MacArthur succeeded in Japan by utilizing established mechanisms of credibility rather than imposing change wholesale: he photographed himself with the Emperor to acquire legitimacy, sent the Emperor on a public-relations tour to facilitate cooperation, and passed the new constitution through the Diet while accepting ~80-90% of Japanese leaders' suggested revisions—thereby lowering the transaction costs of coordinating people around a cooperative outcome.
Keeping the Emperor alive—despite 70-80% of Americans wanting him tried for war crimes—was a high-risk gamble by MacArthur because the Emperor could have become a rallying point for insurgency rather than a tool of legitimacy; the strategy worked but could have swung the entire reconstruction the other way.

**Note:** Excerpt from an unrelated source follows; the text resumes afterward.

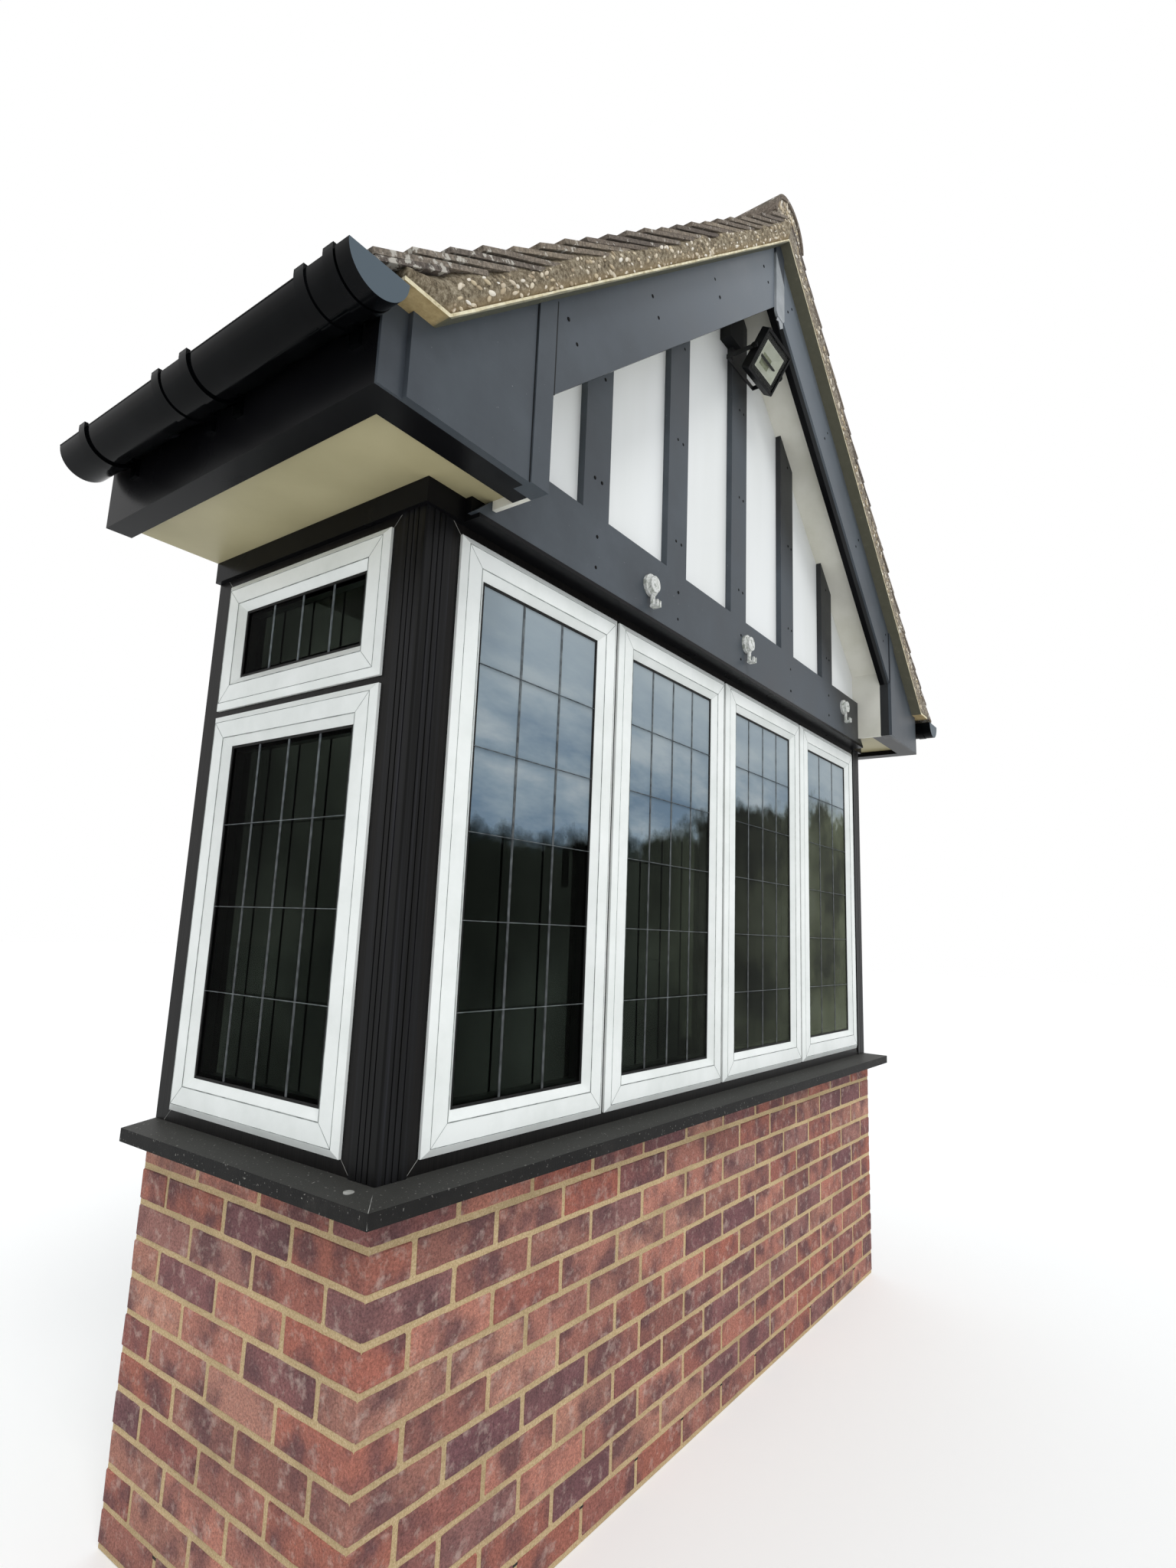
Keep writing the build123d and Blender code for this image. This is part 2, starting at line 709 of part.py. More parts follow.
ridge_board_top = roof_z(ridge_board_width / 2)
ridge_board_foot = roof_z(0, rafter_depth) + ridge_board_rise
with BuildPart() as ridge_board:
    with BuildSketch(Plane.XZ):
        with Locations((0, (ridge_board_top + ridge_board_foot) / 2)):
            Rectangle(ridge_board_width, ridge_board_top - ridge_board_foot)
    extrude(amount=barge_back)
save(ridge_board.part, "ridge_board")

deck_foot = kink - deck_stop
deck_length = deck_foot / cos(radians(pitch))
batten_count = int((deck_length - batten_first - batten_width / 2) // batten_gauge) + 1
batten_block = batten_height + batten_seat
with BuildPart() as battened_deck:
    with BuildSketch(Plane.XZ):
        Polygon(
            (mitre_joint, roof_z(mitre_joint)), (kink, fascia_top), (fascia_half, fascia_top),
            (fascia_half, tile_underside(fascia_half) - wedge_gap),
            (deck_foot, roof_z(deck_foot, -deck_thickness)),
            (mitre_joint, roof_z(mitre_joint, -deck_thickness)),
        )
        for i in range(batten_count):
            x = (batten_first + i * batten_gauge) * cos(radians(pitch))
            with Locations((x, roof_z(x, batten_block / 2 - batten_top))):
                Rectangle(batten_width, batten_block, rotation=-pitch)
    extrude(amount=undercloak_back)
save(battened_deck.part, "battened_deck_right")
save(other_hand(battened_deck.part), "battened_deck_left")

# Verge: undercloak board, mortar, then the tiles in stepped courses
lip = fascia_half + undercloak_lip
undercloak_foot = fascia_top + undercloak_thickness
undercloak_bend = (roof_x(undercloak_foot, -undercloak_thickness), undercloak_foot)
with BuildPart() as undercloak:
    with BuildSketch(Plane.XZ.offset(undercloak_back)):
        Polygon(
            (mitre_joint, roof_z(mitre_joint)), (kink, fascia_top), (lip, fascia_top),
            (lip, undercloak_foot), undercloak_bend,
            (mitre_joint, roof_z(mitre_joint, -undercloak_thickness)),
        )
    extrude(amount=undercloak_face - undercloak_back)
save(both_hands(undercloak.part), "undercloak")

with BuildPart() as verge_mortar:
    with BuildSketch(Plane.XZ.offset(undercloak_back)):
        Polygon(
            (mitre_joint, roof_z(mitre_joint, -undercloak_thickness)),
            undercloak_bend, (lip, undercloak_foot), (lip, tile_underside(lip)),
            under_kink, (mitre_joint, roof_z(mitre_joint, -batten_top)),
        )
    extrude(amount=mortar_face - undercloak_back)
save(both_hands(verge_mortar.part), "verge_mortar")

steps = []
for i, lean in enumerate(leans):
    x, z = tips[i + 1]
    steps += [tips[i], (x - tile_step * sin(lean), z - tile_step * cos(lean))]
step_x, step_z = steps[-1]
with BuildPart() as roof_tiles:
    with BuildSketch(Plane.XZ):
        Polygon(
            under_nose, *steps,
            (mitre_joint, step_z + (step_x - mitre_joint) * slope),
            (mitre_joint, roof_z(mitre_joint, -batten_top)), under_kink,
        )
    extrude(amount=tile_verge)
save(roof_tiles.part, "roof_tiles_right")
save(other_hand(roof_tiles.part), "roof_tiles_left")

# Half-round ridge tiles, bedded on mortar that fills the front end
ridge_length = (tile_verge - (ridge_count - 1) * ridge_joint) / ridge_count
with BuildPart() as ridge_tiles:
    for i in range(ridge_count):
        with BuildSketch(Plane.XZ.offset(i * (ridge_length + ridge_joint))):
            with Locations((0, ridge_level)):
                Circle(ridge_radius)
                Circle(ridge_radius - ridge_wall, mode=Mode.SUBTRACT)
                Rectangle(2 * ridge_radius, ridge_radius,
                          align=(Align.CENTER, Align.MAX), mode=Mode.SUBTRACT)
        extrude(amount=ridge_length)
save(ridge_tiles.part, "ridge_tiles")

bed_middle = ridge_radius - ridge_bed_setback - ridge_bed_width / 2
tile_slope = steps + [(0, step_z + step_x * slope), (0, fascia_top), (nose_x, fascia_top)]
with BuildPart() as ridge_mortar:
    with BuildSketch(Plane.XZ):
        for side in (-1, 1):
            with Locations((side * bed_middle, ridge_level - ridge_radius / 2)):
                Rectangle(ridge_bed_width, ridge_radius)
        Polygon(*tile_slope, mode=Mode.SUBTRACT)
        Polygon(*[(-x, z) for x, z in tile_slope], mode=Mode.SUBTRACT)
    extrude(amount=tile_verge - ridge_plug_setback)
    with BuildSketch(Plane.XZ.offset(tile_verge - ridge_plug_setback - ridge_plug)):
        with Locations((0, ridge_level)):
            Circle(ridge_radius - ridge_wall)
        Polygon(*tile_slope, mode=Mode.SUBTRACT)
        Polygon(*[(-x, z) for x, z in tile_slope], mode=Mode.SUBTRACT)
    extrude(amount=ridge_plug)
save(ridge_mortar.part, "ridge_mortar")

# Half-round gutters with stop ends and fascia brackets
gutter_x = fascia_half + gutter_gap + gutter_radius
gutter_inside = gutter_radius - gutter_wall
collar_inside = gutter_radius - gutter_wall / 2
stop_radius = gutter_radius + stop_proud
union_radius = gutter_radius + union_proud
clip_radius = gutter_radius + clip_proud
clip_lip = (clip_radius - gutter_inside, clip_rise)


def half_round(outer, inner=0.0):
    """The lower half of a ring or disc about the gutter's axis."""
    with Locations((gutter_x, gutter_rim)):
        Circle(outer)
        if inner:
            Circle(inner, mode=Mode.SUBTRACT)
        Rectangle(2 * outer, 2 * outer, align=(Align.CENTER, Align.MIN), mode=Mode.SUBTRACT)


with BuildPart() as gutter:
    with BuildSketch(Plane.XZ):
        half_round(gutter_radius, gutter_inside)
    extrude(amount=gutter_end - stop_thickness)
    with BuildSketch(Plane.XZ.offset(gutter_end - stop_collar)):
        half_round(stop_radius, collar_inside)
    extrude(amount=stop_collar - stop_thickness)
    with BuildSketch(Plane.XZ.offset(gutter_end - stop_thickness)):
        half_round(stop_radius)
    extrude(amount=stop_thickness)
    for first, last in (clip_insets[0:2], clip_insets[2:4]):
        with BuildSketch(Plane.XZ.offset(gutter_end - last)):
            half_round(union_radius, collar_inside)
        extrude(amount=last - first)
    for inset in clip_insets:
        with BuildSketch(Plane.XZ.offset(gutter_end - inset - clip_width)):
            half_round(clip_radius, collar_inside)
            with Locations((fascia_half, gutter_rim)):
                Rectangle(clip_radius, 2 * clip_radius,
                          align=(Align.MAX, Align.CENTER), mode=Mode.SUBTRACT)
            with Locations((gutter_x + gutter_inside, gutter_rim)):
                Rectangle(*clip_lip, align=(Align.MIN, Align.MIN))
        extrude(amount=clip_width)
    for inset in clip_insets[1:]:
        with BuildSketch(Plane.XZ.offset(gutter_end - inset - clip_width)):
            with Locations((fascia_half, gutter_rim)):
                Rectangle(foot_thickness, foot_drop, align=(Align.MIN, Align.MAX))
            with Locations((gutter_x, gutter_rim)):
                Circle(collar_inside, mode=Mode.SUBTRACT)
        extrude(amount=clip_width)
save(gutter.part, "gutter_right")
save(other_hand(gutter.part), "gutter_left")

# Clear hooks stuck to the beam
disc_face = beam_face + hook_disc_depth
with BuildPart() as beam_hooks:
    for inset, height in hook_places:
        x, z = box_inner - inset, beam_foot + height
        with BuildSketch(Plane.XZ.offset(beam_face)):
            with Locations((x, z)):
                Circle(hook_disc)
        extrude(amount=hook_disc_depth)
        with BuildSketch(Plane.XZ.offset(disc_face)):
            with Locations((x, z)):
                Circle(hook_boss)
        extrude(amount=hook_boss_depth)
        with BuildSketch(Plane.XZ.offset(disc_face)):
            with Locations((x, z - hook_drop / 2)):
                Rectangle(hook_stem, hook_drop)
        extrude(amount=2 * hook_rod)
        for side in (-1, 1):
            with BuildSketch(Plane.YZ.offset(x + side * hook_stem / 2 - hook_rod)):
                Polygon(
                    (-disc_face, z - hook_drop),
                    (-disc_face - hook_reach - 2 * hook_rod, z - hook_drop),
                    (-disc_face - hook_reach - 2 * hook_rod, z - hook_drop + hook_reach),
                    (-disc_face - hook_reach, z - hook_drop + hook_reach),
                    (-disc_face - hook_reach, z - hook_drop + 2 * hook_rod),
                    (-disc_face, z - hook_drop + 2 * hook_rod),
                )
            extrude(amount=2 * hook_rod)
save(beam_hooks.part, "beam_hooks")

# Floodlight: yoke on the middle stud, tilting head, lens
lamp_plane = Plane(
    origin=(0, -lamp_y, lamp_z), x_dir=(1, 0, 0),
    z_dir=(0, -cos(radians(lamp_tilt)), -sin(radians(lamp_tilt))),
)
yoke_half = lamp_width / 2 + yoke_gap + yoke_strap
yoke_front = lamp_y + yoke_tip
yoke_inside = stud_face + yoke_strap
with BuildPart() as floodlight_yoke:
    with BuildSketch(Plane.XY.offset(lamp_z - yoke_width / 2)):
        with Locations((0, -(stud_face + yoke_front) / 2)):
            Rectangle(2 * yoke_half, yoke_front - stud_face)
        with Locations((0, -(yoke_inside + yoke_front) / 2)):
            Rectangle(2 * (yoke_half - yoke_strap), yoke_front - yoke_inside, mode=Mode.SUBTRACT)
    extrude(amount=yoke_width)
    with BuildSketch(Plane.YZ.offset(-yoke_half)):
        with Locations((-lamp_y, lamp_z)):
            Circle(pivot_radius + pivot_fit)
    extrude(amount=2 * yoke_half, mode=Mode.SUBTRACT)
save(floodlight_yoke.part, "floodlight_yoke")

pin_half = yoke_half + pivot_fit
fin_span = lamp_width - 2 * fin_margin
with BuildPart() as floodlight_head:
    with BuildSketch(lamp_plane.offset(-lamp_depth / 2)):
        RectangleRounded(lamp_width, lamp_height, lamp_corner)
    extrude(amount=lamp_depth)
    with BuildSketch(lamp_plane.offset(lamp_depth / 2)):
        Rectangle(lamp_width - 2 * lamp_rim, lamp_height - 2 * lamp_rim)
    extrude(amount=-lamp_recess, mode=Mode.SUBTRACT)
    with BuildSketch(lamp_plane.offset(lamp_depth / 2 - lamp_recess)):
        Rectangle(lamp_width - 2 * reflector_edge, lamp_height - 2 * reflector_edge)
    with BuildSketch(lamp_plane.offset(lamp_depth / 2 - lamp_recess - reflector_depth)):
        Rectangle(reflector_width, reflector_height)
    loft(mode=Mode.SUBTRACT)
    with BuildSketch(lamp_plane.offset(-lamp_depth / 2)):
        with GridLocations(fin_span / (fin_count - 1), 0, fin_count, 1):
            Rectangle(fin_width, lamp_height - 2 * fin_margin)
    extrude(amount=-fin_height)
    with BuildSketch(Plane.YZ.offset(-pin_half)):
        with Locations((-lamp_y, lamp_z)):
            Circle(pivot_radius)
    extrude(amount=2 * pin_half)
    for start in (pin_half, -pin_half - knob_thickness):
        with BuildSketch(Plane.YZ.offset(start)):
            with Locations((-lamp_y, lamp_z)):
                Circle(knob_radius)
        extrude(amount=knob_thickness)
save(floodlight_head.part, "floodlight_head")

with BuildPart() as floodlight_lens:
    with BuildSketch(lamp_plane.offset(lamp_depth / 2 - lamp_recess)):
        Rectangle(lamp_width - 2 * lamp_rim, lamp_height - 2 * lamp_rim)
    extrude(amount=lens_thickness)
save(floodlight_lens.part, "floodlight_lens")

with BuildPart() as junction_box:
    with BuildSketch(Plane.XZ.offset(wall_face)):
        with Locations((-junction_side, junction_z)):
            Rectangle(junction_width, junction_height)
        gable_outline(mode=Mode.INTERSECT)
    extrude(amount=junction_depth)
    with BuildSketch(Plane.XZ.offset(wall_face)):
        with Locations((0, beam_top)):
            Rectangle(stud_width, 2 * (apex - beam_top))
    extrude(amount=stud_thickness, mode=Mode.SUBTRACT)
save(junction_box.part, "junction_box")
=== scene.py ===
import bpy, bmesh, math, random
from mathutils import Matrix, Vector, noise


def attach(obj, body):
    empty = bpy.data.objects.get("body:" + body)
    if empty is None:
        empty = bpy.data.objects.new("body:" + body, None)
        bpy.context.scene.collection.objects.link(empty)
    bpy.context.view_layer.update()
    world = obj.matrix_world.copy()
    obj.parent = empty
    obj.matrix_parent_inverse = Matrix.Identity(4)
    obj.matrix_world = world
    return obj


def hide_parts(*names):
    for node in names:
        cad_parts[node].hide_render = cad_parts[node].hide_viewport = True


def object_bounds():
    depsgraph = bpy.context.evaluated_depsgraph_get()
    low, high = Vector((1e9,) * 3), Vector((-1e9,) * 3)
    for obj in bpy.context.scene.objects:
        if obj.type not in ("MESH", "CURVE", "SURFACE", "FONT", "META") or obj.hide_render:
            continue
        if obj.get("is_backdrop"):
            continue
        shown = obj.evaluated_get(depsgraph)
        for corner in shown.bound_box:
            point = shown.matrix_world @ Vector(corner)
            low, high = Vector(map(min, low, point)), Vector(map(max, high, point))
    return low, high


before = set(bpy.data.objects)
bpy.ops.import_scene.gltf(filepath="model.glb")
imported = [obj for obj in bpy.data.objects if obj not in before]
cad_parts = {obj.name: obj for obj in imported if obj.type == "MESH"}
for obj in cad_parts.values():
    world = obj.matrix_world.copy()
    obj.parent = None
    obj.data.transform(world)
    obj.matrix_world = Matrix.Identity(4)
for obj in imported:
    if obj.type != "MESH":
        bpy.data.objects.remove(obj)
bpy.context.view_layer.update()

mm = 0.001
roofPitch = 41.5
slope = math.tan(math.radians(roofPitch))
corners = ((-1, -1), (1, -1), (1, 1), (-1, 1))
print("frame loaded")

noiseKind, rampKind, mixKind = "ShaderNodeTexNoise", "ShaderNodeValToRGB", "ShaderNodeMix"
bumpKind, mapKind, cellKind = "ShaderNodeBump", "ShaderNodeMapping", "ShaderNodeTexVoronoi"
splitKind, mathKind, spanKind = "ShaderNodeSeparateXYZ", "ShaderNodeMath", "ShaderNodeMapRange"
vectorKind, toneKind = "ShaderNodeVectorMath", "ShaderNodeAttribute"
sums = ("ADD", "MULTIPLY", "MULTIPLY_ADD", "ABSOLUTE", "MAXIMUM", "LESS_THAN", "GREATER_THAN")
groups = {  # settings that are given together under one word
    "grain": ("Scale", "Detail", "Roughness"), "lift": ("Distance", "Strength"),
    "span": ("From Min", "From Max", "To Min", "To Max"),
}


def toLinear(hexColour):
    parts = [int(hexColour[i:i + 2], 16) / 255 for i in (1, 3, 5)]
    return tuple(p / 12.92 if p <= 0.04045 else ((p + 0.055) / 1.055) ** 2.4 for p in parts) + (1.0,)


def wire(node, links):  # a source is a socket, or a node whose first output in use is meant
    for key, source in links.items():
        if isinstance(source, bpy.types.Node):
            source = next(socket for socket in source.outputs if socket.enabled)
        node.id_data.links.new(source, node.inputs[key])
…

The Iraq constitution superficially resembles Japan's (drafted with U.S. influence but approved by a representative body), but it failed because the U.S. played a key role in selecting the representative body and de-Baathification disenfranchised people, undermining legitimacy and contributing to the insurgency, whereas Japan used genuinely pre-existing, broadly legitimate institutions.
The contrast between the Japanese Emperor and Saddam Hussein is that the Emperor commanded the affection and respect of citizens and could coordinate them legitimately, whereas Saddam achieved internal peace only through coercion (jailing or killing threats), so keeping Saddam in power would not have replicated the Emperor's role—it would have required ongoing gunpoint coercion that large distrustful segments would reject.
Germany's reconstruction succeeded not because of occupation but despite it: the U.S. retained Nazi-era price controls and rationing, and recovery only began when Ludwig Erhard unilaterally abolished the price controls on the radio against the occupiers' rules, because freeing prices allows resources to flow to their most highly valued ends.